Start of Records supplied
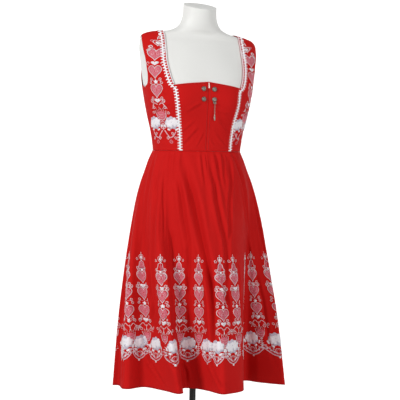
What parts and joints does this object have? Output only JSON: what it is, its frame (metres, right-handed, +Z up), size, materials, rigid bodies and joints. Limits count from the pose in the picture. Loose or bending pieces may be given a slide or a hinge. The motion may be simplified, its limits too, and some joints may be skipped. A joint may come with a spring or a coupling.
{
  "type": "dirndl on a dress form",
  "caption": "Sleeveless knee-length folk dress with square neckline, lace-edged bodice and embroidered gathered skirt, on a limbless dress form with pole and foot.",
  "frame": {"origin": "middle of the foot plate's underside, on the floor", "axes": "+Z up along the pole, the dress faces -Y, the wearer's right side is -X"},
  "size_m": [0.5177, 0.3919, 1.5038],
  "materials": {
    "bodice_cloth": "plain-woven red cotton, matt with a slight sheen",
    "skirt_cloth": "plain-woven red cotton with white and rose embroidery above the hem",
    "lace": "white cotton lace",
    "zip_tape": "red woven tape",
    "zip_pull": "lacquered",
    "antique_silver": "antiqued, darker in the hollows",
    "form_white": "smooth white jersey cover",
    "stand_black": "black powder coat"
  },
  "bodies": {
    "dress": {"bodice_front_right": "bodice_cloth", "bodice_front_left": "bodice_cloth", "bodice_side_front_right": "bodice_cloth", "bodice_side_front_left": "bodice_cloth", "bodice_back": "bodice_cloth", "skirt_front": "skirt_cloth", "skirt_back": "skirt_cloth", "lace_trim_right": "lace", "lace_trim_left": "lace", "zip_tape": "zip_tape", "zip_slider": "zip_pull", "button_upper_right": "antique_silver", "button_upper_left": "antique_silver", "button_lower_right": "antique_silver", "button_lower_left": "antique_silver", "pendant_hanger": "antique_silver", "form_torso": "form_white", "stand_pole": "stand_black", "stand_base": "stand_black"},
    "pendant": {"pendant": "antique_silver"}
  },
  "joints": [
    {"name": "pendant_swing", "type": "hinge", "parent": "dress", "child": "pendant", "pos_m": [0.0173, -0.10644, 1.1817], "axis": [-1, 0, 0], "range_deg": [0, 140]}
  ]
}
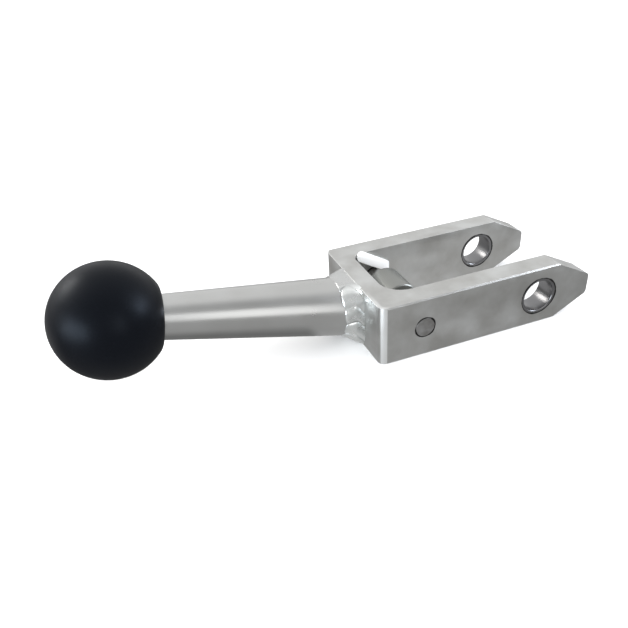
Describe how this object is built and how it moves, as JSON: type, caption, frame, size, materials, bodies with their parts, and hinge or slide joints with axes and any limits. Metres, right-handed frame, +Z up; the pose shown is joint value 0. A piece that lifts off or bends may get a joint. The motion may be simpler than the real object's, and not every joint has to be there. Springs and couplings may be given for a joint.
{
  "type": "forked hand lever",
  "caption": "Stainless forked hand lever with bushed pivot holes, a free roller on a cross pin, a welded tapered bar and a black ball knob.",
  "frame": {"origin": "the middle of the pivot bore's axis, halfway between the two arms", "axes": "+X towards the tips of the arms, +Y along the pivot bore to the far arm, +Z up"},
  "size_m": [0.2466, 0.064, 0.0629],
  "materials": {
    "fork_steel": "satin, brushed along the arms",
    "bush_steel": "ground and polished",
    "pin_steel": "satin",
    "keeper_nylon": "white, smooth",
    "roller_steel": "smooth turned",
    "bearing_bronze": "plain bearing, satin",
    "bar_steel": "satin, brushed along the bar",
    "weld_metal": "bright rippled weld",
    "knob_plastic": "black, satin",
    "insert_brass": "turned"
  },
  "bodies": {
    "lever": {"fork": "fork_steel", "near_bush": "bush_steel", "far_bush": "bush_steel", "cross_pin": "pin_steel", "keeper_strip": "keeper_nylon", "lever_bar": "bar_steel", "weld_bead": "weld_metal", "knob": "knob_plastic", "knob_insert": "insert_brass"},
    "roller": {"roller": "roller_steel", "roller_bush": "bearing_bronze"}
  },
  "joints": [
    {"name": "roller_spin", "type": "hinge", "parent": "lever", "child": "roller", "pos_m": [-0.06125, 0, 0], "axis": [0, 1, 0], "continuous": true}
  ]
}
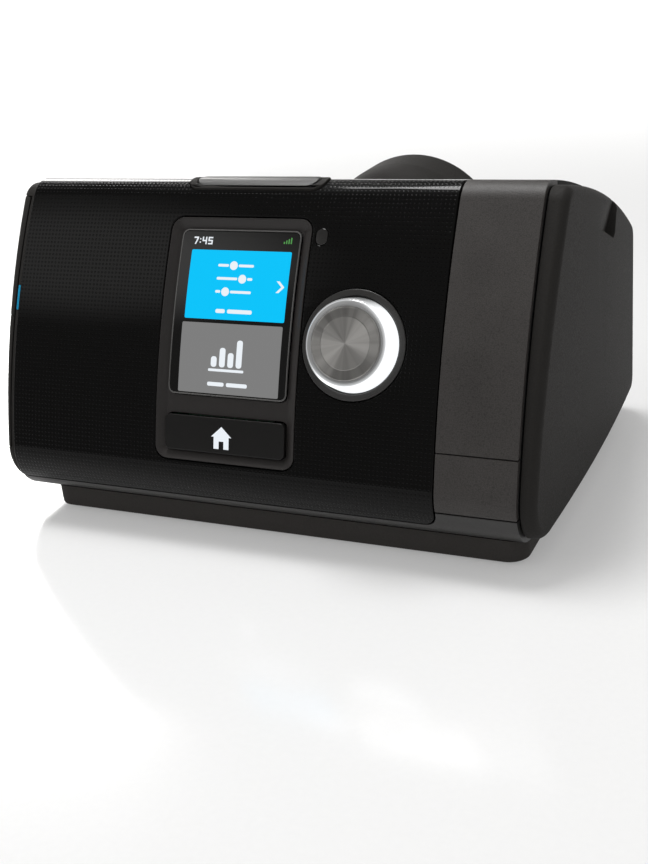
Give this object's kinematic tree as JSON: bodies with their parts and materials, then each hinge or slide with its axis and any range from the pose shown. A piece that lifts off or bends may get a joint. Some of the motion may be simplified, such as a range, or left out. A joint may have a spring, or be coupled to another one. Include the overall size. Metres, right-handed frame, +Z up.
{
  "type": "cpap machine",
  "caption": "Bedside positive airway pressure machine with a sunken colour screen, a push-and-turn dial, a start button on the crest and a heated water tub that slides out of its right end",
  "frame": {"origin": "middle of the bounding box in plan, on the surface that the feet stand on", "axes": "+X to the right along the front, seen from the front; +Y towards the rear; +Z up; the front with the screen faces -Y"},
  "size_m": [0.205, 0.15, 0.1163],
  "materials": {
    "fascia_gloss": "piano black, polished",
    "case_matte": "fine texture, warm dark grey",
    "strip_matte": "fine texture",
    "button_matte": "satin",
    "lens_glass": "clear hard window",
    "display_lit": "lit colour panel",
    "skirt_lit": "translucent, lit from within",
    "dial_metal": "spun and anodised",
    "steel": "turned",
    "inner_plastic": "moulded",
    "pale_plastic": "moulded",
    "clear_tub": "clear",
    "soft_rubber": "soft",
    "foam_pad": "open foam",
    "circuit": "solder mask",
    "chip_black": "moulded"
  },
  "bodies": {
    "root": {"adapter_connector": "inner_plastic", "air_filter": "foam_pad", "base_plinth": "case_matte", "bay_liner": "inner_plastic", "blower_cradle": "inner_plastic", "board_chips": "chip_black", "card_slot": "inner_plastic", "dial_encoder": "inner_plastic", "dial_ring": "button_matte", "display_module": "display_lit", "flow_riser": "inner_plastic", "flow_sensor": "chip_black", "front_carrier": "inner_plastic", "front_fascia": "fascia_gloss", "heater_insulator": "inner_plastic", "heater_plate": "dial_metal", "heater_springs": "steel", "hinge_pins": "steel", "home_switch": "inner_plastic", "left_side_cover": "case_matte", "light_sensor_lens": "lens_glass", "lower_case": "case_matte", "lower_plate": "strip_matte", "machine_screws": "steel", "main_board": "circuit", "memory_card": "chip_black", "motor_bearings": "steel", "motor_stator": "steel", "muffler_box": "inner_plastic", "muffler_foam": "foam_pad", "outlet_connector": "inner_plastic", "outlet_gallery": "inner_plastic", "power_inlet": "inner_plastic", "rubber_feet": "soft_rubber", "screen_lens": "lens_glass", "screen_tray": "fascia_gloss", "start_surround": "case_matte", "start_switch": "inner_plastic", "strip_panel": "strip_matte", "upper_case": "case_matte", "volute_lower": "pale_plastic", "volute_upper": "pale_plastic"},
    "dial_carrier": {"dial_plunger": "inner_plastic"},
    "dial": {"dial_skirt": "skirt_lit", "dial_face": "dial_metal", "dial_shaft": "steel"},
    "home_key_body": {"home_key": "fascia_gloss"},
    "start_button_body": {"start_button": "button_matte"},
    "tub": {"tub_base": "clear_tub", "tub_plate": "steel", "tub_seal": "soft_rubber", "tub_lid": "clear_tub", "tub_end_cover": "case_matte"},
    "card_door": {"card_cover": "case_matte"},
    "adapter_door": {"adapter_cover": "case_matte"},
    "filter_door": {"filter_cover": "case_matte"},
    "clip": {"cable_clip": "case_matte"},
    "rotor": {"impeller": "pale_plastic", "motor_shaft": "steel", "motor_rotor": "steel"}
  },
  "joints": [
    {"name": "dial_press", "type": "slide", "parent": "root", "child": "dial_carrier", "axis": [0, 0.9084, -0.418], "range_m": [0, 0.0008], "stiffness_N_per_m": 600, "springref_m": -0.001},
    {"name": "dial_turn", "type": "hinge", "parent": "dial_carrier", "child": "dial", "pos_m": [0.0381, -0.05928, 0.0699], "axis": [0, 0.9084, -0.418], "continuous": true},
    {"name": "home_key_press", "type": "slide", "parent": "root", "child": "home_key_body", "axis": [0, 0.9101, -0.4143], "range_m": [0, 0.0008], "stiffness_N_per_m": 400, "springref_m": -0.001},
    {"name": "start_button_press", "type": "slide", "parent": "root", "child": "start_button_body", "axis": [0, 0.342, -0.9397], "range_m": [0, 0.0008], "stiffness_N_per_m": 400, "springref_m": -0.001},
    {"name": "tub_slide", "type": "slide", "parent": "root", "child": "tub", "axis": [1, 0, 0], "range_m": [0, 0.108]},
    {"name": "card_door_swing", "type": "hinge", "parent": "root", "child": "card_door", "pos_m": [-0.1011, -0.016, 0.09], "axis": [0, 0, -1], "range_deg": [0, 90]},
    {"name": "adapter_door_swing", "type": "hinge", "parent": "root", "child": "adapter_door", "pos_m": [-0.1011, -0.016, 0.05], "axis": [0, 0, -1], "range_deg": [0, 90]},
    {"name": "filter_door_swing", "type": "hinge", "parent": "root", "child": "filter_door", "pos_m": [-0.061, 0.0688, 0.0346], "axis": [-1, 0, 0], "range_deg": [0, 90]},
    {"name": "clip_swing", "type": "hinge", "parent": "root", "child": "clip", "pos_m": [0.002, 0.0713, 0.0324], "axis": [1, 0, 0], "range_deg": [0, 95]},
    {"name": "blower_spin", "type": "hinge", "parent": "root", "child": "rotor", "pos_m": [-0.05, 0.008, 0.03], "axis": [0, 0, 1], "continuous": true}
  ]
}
End of Records supplied
Do this:
Scan the lines above for "their", then copy every one that has it.

Expected output:
Describe how this object is built and how it moves, as JSON: type, caption, frame, size, materials, bodies with their parts, and hinge or slide joints with axes and any limits. Metres, right-handed frame, +Z up; the pose shown is joint value 0. A piece that lifts off or bends may get a joint. The motion may be simpler than the real object's, and not every joint has to be there. Springs and couplings may be given for a joint.
Give this object's kinematic tree as JSON: bodies with their parts and materials, then each hinge or slide with its axis and any range from the pose shown. A piece that lifts off or bends may get a joint. Some of the motion may be simplified, such as a range, or left out. A joint may have a spring, or be coupled to another one. Include the overall size. Metres, right-handed frame, +Z up.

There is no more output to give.